(RECORDED INFORMATION):
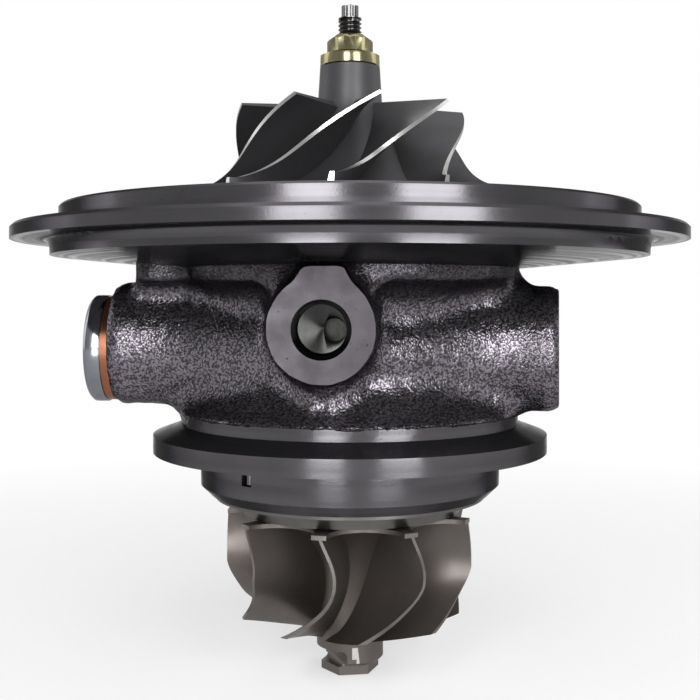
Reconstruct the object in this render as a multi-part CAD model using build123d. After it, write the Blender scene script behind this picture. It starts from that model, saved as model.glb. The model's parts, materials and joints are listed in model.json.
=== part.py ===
from build123d import *
import math
import os

# Turbocharger centre cartridge: a water-cooled bearing housing that carries a turbine wheel,
# a compressor wheel and their shaft on two floating bearings.
# Millimetres. The origin is on the rotor axis at the seating face of the turbine-side clamp
# flange, +Z points along the axis towards the compressor, and -Y is the oil inlet side.

# Turbine-side clamp flange and the pilot ring under it
flange_r = 65.6
flange_rim = 5.6
flange_cone = 3.4
neck_r = 56.2
neck_height = 4.0
turbine_pilot_r = 50.0
turbine_pilot_length = 11.0
pilot_nose_inset = 3.5
pilot_nose_length = 3.4
shield_recess_inset = 3.5
shield_recess_depth = 11.4

# Cast body between the two flanges
skirt_overhang = 1.3
skirt_height = 11.0
waist_r = 41.0
waist_flare_share = 0.22
collar_r = 56.4
collar_height = 5.0
collar_foot = 7.0
collar_fillet = 1.2
web_overhang = 13.1
web_half_width = 21.0
web_height = 4.6
web_corner = 6.0

# Compressor-side disc, from its top face down
disc_top_z = 79.6
cover_pilot_r = 95.3
cover_pilot_height = 6.6
cover_pilot_chamfer = 0.7
cover_pilot_fillet = 1.0
disc_r = 110.0
disc_rim = 4.3
disc_chamfer = 1.0
disc_step_inset = 12.0
disc_step_depth = 4.8
disc_step_fillet = 3.0
disc_dish = 3.7
wheel_recess_depth = 2.4
wheel_recess_clearance = 1.0
seal_plate_inset = 2.2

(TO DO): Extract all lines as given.

(WORKED SOLUTION):
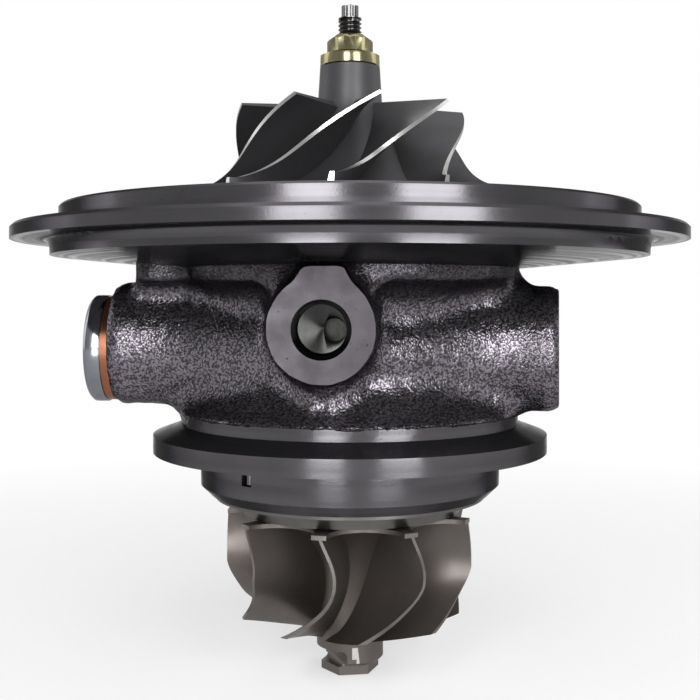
Reconstruct the object in this render as a multi-part CAD model using build123d. After it, write the Blender scene script behind this picture. It starts from that model, saved as model.glb. The model's parts, materials and joints are listed in model.json.
=== part.py ===
from build123d import *
import math
import os

# Turbocharger centre cartridge: a water-cooled bearing housing that carries a turbine wheel,
# a compressor wheel and their shaft on two floating bearings.
# Millimetres. The origin is on the rotor axis at the seating face of the turbine-side clamp
# flange, +Z points along the axis towards the compressor, and -Y is the oil inlet side.

# Turbine-side clamp flange and the pilot ring under it
flange_r = 65.6
flange_rim = 5.6
flange_cone = 3.4
neck_r = 56.2
neck_height = 4.0
turbine_pilot_r = 50.0
turbine_pilot_length = 11.0
pilot_nose_inset = 3.5
pilot_nose_length = 3.4
shield_recess_inset = 3.5
shield_recess_depth = 11.4

# Cast body between the two flanges
skirt_overhang = 1.3
skirt_height = 11.0
waist_r = 41.0
waist_flare_share = 0.22
collar_r = 56.4
collar_height = 5.0
collar_foot = 7.0
collar_fillet = 1.2
web_overhang = 13.1
web_half_width = 21.0
web_height = 4.6
web_corner = 6.0

# Compressor-side disc, from its top face down
disc_top_z = 79.6
cover_pilot_r = 95.3
cover_pilot_height = 6.6
cover_pilot_chamfer = 0.7
cover_pilot_fillet = 1.0
disc_r = 110.0
disc_rim = 4.3
disc_chamfer = 1.0
disc_step_inset = 12.0
disc_step_depth = 4.8
disc_step_fillet = 3.0
disc_dish = 3.7
wheel_recess_depth = 2.4
wheel_recess_clearance = 1.0
seal_plate_inset = 2.2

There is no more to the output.